Gitenstein discussed studies conducted for the College that marked a downward trend in “emotional resilience.”
“What I worry about is in the culture today, in the kind of students that we’re attracting, you’re sort of not allowed to fail,” she said. “Yeah you are! You’re supposed to!”
Gitenstein said she wished she could give a presentation on her many failures that helped make her into the leader we know today.
“Oh my goodness, have I had a lot of failures,” she said. “And I’m proud of every one of them.”
Moving forward
Gitenstein’s replacement, the College’s 16th president, will be picked by an 18-member committee established by the board of trustees. Gitenstein looks forward to the future, but feels the process has been a bit strange.

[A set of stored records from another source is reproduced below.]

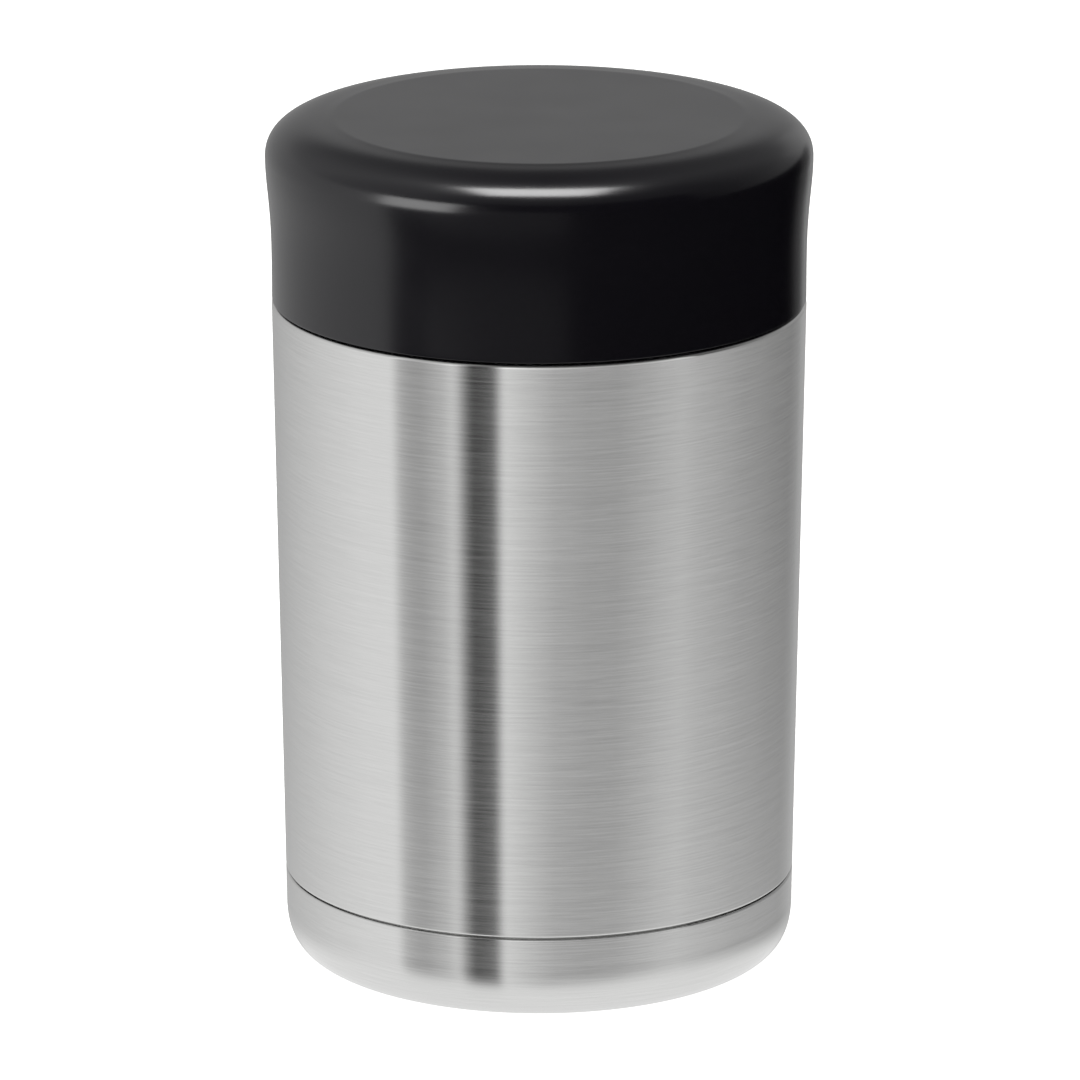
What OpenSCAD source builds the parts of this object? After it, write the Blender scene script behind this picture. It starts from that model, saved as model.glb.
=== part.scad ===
// Insulated food jar: a double-walled steel body, a screw-in stopper with a
// push valve, and a screw-on cup lid. All sizes are in millimetres, +Z is up,
// and the origin is the middle of the ring that the jar stands on.

/* [Steel body] */
// Height of the shoulder, where the shell turns in under the lid
body_h = 124.7; // [115:0.1:145]
// Diameter of the shell at its shoulder
shoulder_d = 97.9; // [90:0.1:107]
// How much narrower the shell is at the base cup's seam than at its shoulder
taper = 3.7; // [2:0.1:6]
// Thickness of the outer shell
shell_wall = 0.6; // [0.4:0.1:0.8]
// Rounding of the shell's top edge
shoulder_r = 1.6; // [1:0.1:2.5]
// Width of the shoulder's step, from the shell's side in to the neck
shoulder_w = 5.95; // [5.75:0.05:7]
// Height of the neck above the shoulder
neck_h = 18; // [16:0.5:24]
// Rounding at the foot of the neck
neck_fillet_r = 1.2; // [0.8:0.1:2]

/* [Base cup] */
// Height of the seam between the base cup and the shell
seam_h = 16.65; // [15.5:0.05:20]
// Gap between the base cup's edge and the shell's lip
seam_gap = 0.3; // [0.1:0.1:0.6]
// Rounding of the shell's lip above the seam
lip_r = 0.6; // [0.4:0.1:0.7]
// Size of the rounded bottom corner
corner_size = 11; // [9:0.5:12.5]
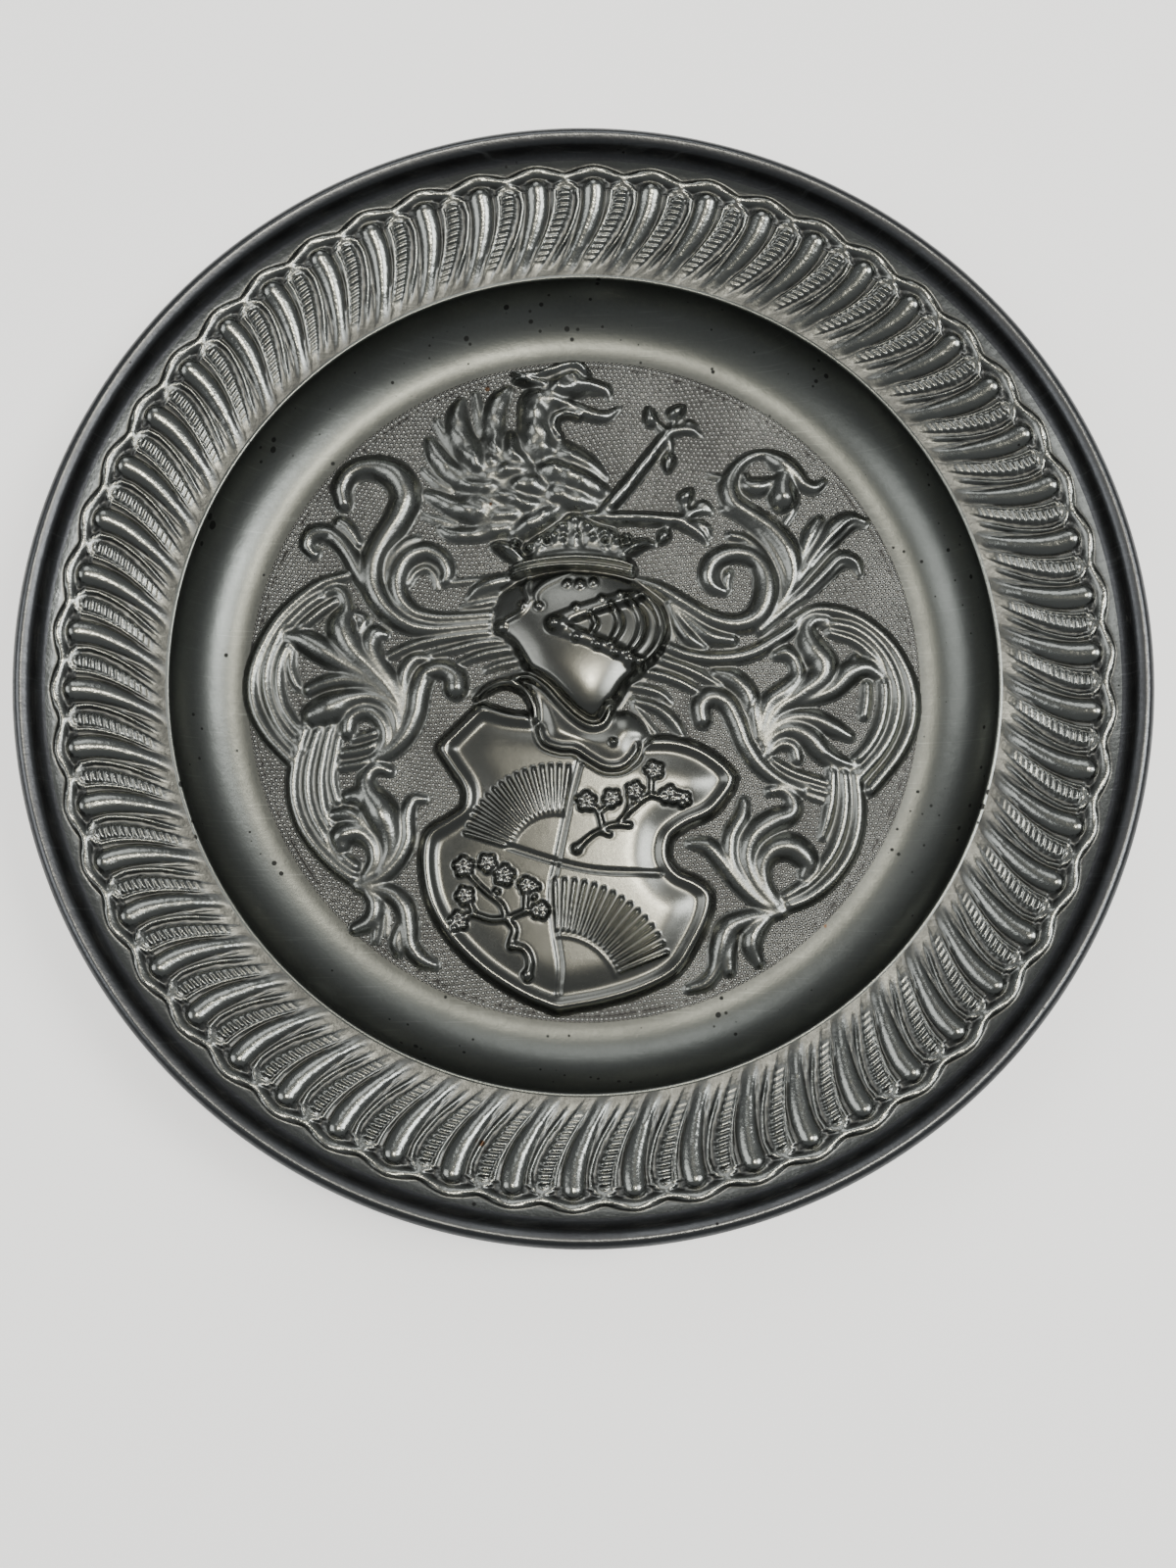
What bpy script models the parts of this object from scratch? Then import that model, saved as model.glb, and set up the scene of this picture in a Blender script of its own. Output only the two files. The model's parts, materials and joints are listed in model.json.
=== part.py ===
# Pewter wall plate: a cast plate with a rolled edge, a rim of swirling flutes between rope rows,
# a hollow well and a medallion with a crested helmet over a quartered shield.
# It lies face up: the flat underside is at z = 0, the carving looks up, its top is towards +Y.
import math

import bpy
import numpy as np

for old in list(bpy.data.objects):
    bpy.data.objects.remove(old, do_unlink=True)

MM = 0.001

# Driving sizes, in mm
EDGE_R = 150.0
EDGE_Z = 31.6
BEAD_TOP = (147.4, 33.7)
COVE = (142.8, 27.0)
FLUTE_OUTER = (139.2, 25.5)
FLUTE_INNER = (117.8, 18.5)
WELL_EDGE = (112.9, 18.8)
GROUND_R = 95.9
GROUND_Z = 2.5
FOOT_R = 93.5
UNDER_RIM = (114.6, 16.2)
UNDER_EDGE = (143.4, 24.9)
FLUTES = 54
FLUTE_PHASE = 2.1
FLUTE_DRIFT = 0.8
FLUTE_DRIFT_FROM = -0.26
FLUTE_SWIRL = 4.2
FLUTE_HALF = 3.5
FLUTE_RISE = 2.0
ARCH_R = 141.6
ARCH_DIP = 1.6
ROPE_TURN = 3.15
TARGET_TRIANGLES = 9850

# Relief of the medallion above its ground
RIBBON_LIFT = 0.47
SCROLL_LIFT = 0.44
LEAF_LIFT = 0.5
SHEET_PITCH = 0.5

# folds of the ribbon on the left, as (x, y, width) in mm along each
LEFT_RIBBONS = (
    ((-67, 31.2, 3), (-77, 27.3, 4), (-86.5, 18.7, 4.4), (-92, 9, 4.6), (-94.3, 0, 4.6),
     (-93.2, -8, 4.6), (-89, -15.5, 4.6), (-82.5, -22.5, 4.4)),
    ((-72, 26.5, 3), (-79, 22, 3.8), (-86, 14.5, 4), (-89.8, 6, 4), (-90.3, -1.5, 4), (-88, -9, 4),
     (-84.5, -15, 4), (-80, -19.5, 4)),
    ((-70.5, 23.5, 3), (-76, 19.8, 3.6), (-82, 14, 3.6), (-86, 7, 3.7), (-86.9, 0, 3.7),
     (-85.6, -6.5, 3.7), (-82.7, -11.5, 3.6), (-80, -14.5, 3.6)),
    ((-83.2, 9.5, 2.6), (-83.6, 4.5, 3), (-82.4, 0.5, 3), (-81.2, -1.8, 2.4)),
    ((-58, 6, 2.6), (-50, 10, 3), (-42, 12.3, 3.2), (-33, 13.8, 3.2), (-24, 14.5, 3)),
    ((-44.5, 7.6, 1.8), (-37.5, 9.3, 2.6), (-30, 11.2, 2.8), (-20, 12.2, 2.6)),
    ((-36, 5.2, 2), (-28.5, 8, 3), (-17, 10, 3)),
    ((-28, 3.4, 1.8), (-23.5, 5, 2.4), (-16, 6.6, 2.4)),
    ((-31.5, -3.6, 1.4), (-27, -1, 1.9), (-17, 3, 2)),
    ((-65, -16.5, 2.6), (-60, -15.2, 2.8), (-55, -13, 2.8)),
    ((-68, -20.6, 3), (-62, -19.5, 3.2), (-55, -16.5, 3.2)),
    ((-68.5, -24.5, 2.6), (-62, -23.3, 2.8), (-55, -20.3, 2.8)),
    ((-78, -11, 4), (-80.3, -19, 4), (-81.8, -27, 4.2), (-81.2, -35, 4.2), (-77.8, -43, 4.3),
     (-72, -50, 4.4), (-66, -55, 4.4), (-60, -58.3, 4.2)),
    ((-74.5, -12, 3.4), (-76.8, -20, 3.5), (-78, -28, 3.6), (-77, -35.5, 3.7), (-74, -42, 3.8),
     (-69.5, -48, 3.9), (-64, -52.5, 3.8)),
    ((-71.5, -12, 3), (-73.2, -20, 3.2), (-74.2, -28, 3.4), (-73.2, -36, 3.2), (-70.6, -42, 2.6)),
    ((-68.8, -13, 2.6), (-70.2, -21, 2.8), (-70.9, -28, 2.8), (-69.3, -34.3, 2.4)),
)

# the rolled ends and the leaves behind them, upper left
LEFT_SCROLLS = (
    ((-70.3, 46.3, 4), (-68, 44.6, 4), (-65, 40.3, 2.6)),
    ((-48.3, 41.8, 2), (-52, 39.8, 3), (-55.7, 35.3, 3.4), (-57, 30, 3)),
    ((-18, 30.5, 3), (-25, 28.8, 4.8), (-30, 27, 4), (-33, 24.4, 1.8)),
    ((-20, 31.2, 1.6), (-30, 29.7, 1.8), (-38, 28.8, 1.6)),
    ((-35, 21.6, 1.2), (-31, 22.3, 2), (-25, 23.6, 2)),
    ((-31, 24.2, 1.2), (-25, 26, 2)),
    ((-77.7, 37.4, 3.6), (-79.6, 39.6, 4.2), (-78.3, 42.8, 5), (-74.2, 43.2, 5.4),
     (-70.6, 41, 5.2), (-67.6, 37, 5), (-64.8, 32, 5.4), (-61, 26, 5)),
    ((-69.4, 52.3, 5.2), (-70, 57, 5.9), (-67, 61.5, 6.2), (-61, 62.9, 6.8), (-54.7, 60.5, 8.4),
     (-51.7, 54.5, 8.6), (-53.5, 48, 8), (-57.8, 41, 7.6), (-60.6, 34, 7.8), (-60.2, 27, 7.4),
     (-56, 20.5, 6.4), (-50, 16.4, 5.2), (-43.5, 15.2, 3.8), (-36, 15.8, 3.2), (-26, 16.8, 3)),
    ((-40, 29.4, 3.2), (-39.3, 32, 4), (-41, 35.8, 4.8), (-45.8, 38, 5.2), (-51, 35.8, 5.8),
     (-53.7, 30.5, 6), (-53, 24.5, 5.6), (-49, 20.2, 4.4), (-43, 18.6, 3.4), (-36, 18.6, 3.2),
     (-25, 19.6, 3)),
    ((-42.3, 27.6, 1.4), (-42.9, 30.6, 1.9), (-45.2, 32.9, 2.2), (-48.6, 31.7, 2.2),
     (-50.6, 28.4, 2)),
)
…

“My husband has been retired for about 10 years and so he’s really chomping at the bit,” Gitenstein said. “I knew that, but it’s just been a little strange because this whole semester I’ve been going through like, ‘this is the last time I’ll welcome the freshmen. This is the last time … (etc.)’ it’s sort of weird. Of course, I’m not really involved in the search. I know who’s on the committee — it’s a great committee. The chair (alumna Susanne Svizeny) is fantastic. She was on the committee that hired me and the search consultant they hired (Julie Tea, a partner at Storbeck/Pimentel & Associates) is someone who knows us very well, and knows us recently. But it’s a little strange. This has been my life for 19 years.”
Gitenstein believes the College will gain more national recognition in the next 10 years.
“During my tenure here, 66 percent of the individuals who are faculty members here were hired,” she said. “So we’ve got this incredible group of new faculty members who are very excited about where the institution is going and that’s why students come to a college. They come because of the academic programs. They come because of the faculty, so we’ve got this young group of faculty and of course, those who will succeed them. I have no doubts that your diploma will be worth more when you graduate, and worth even more in 10 years.”
Gitenstein pointed to downward trends in high school populations, which contrasts the College’s growth in incoming freshmen.
“It’s particularly going down in the northeast, so we should have had a smaller class,” she said. “But we had not only a larger class, but we had a larger than what we expected class. So what it suggests to me is that the market out there — allow me to use that term — it’s saying that there’s something special happening at The College of New Jersey.”
Gitenstein, who sang when she was younger, looks forward to retirement in New York City, where she can finally make her way to an opera in the middle of the week.
“That would be very nice,” she said. “I’ll probably do some writing.”
That said, Gitenstein said she’ll miss the College “very much.”
“I’ll miss the people,” she said. “I won’t miss the anxiety of the job and worrying about my students all the time. I will miss being around students and being around faculty and being around my colleagues. But it’s important, I think, for a former president to sort of give it up and get out of the way for the next person.”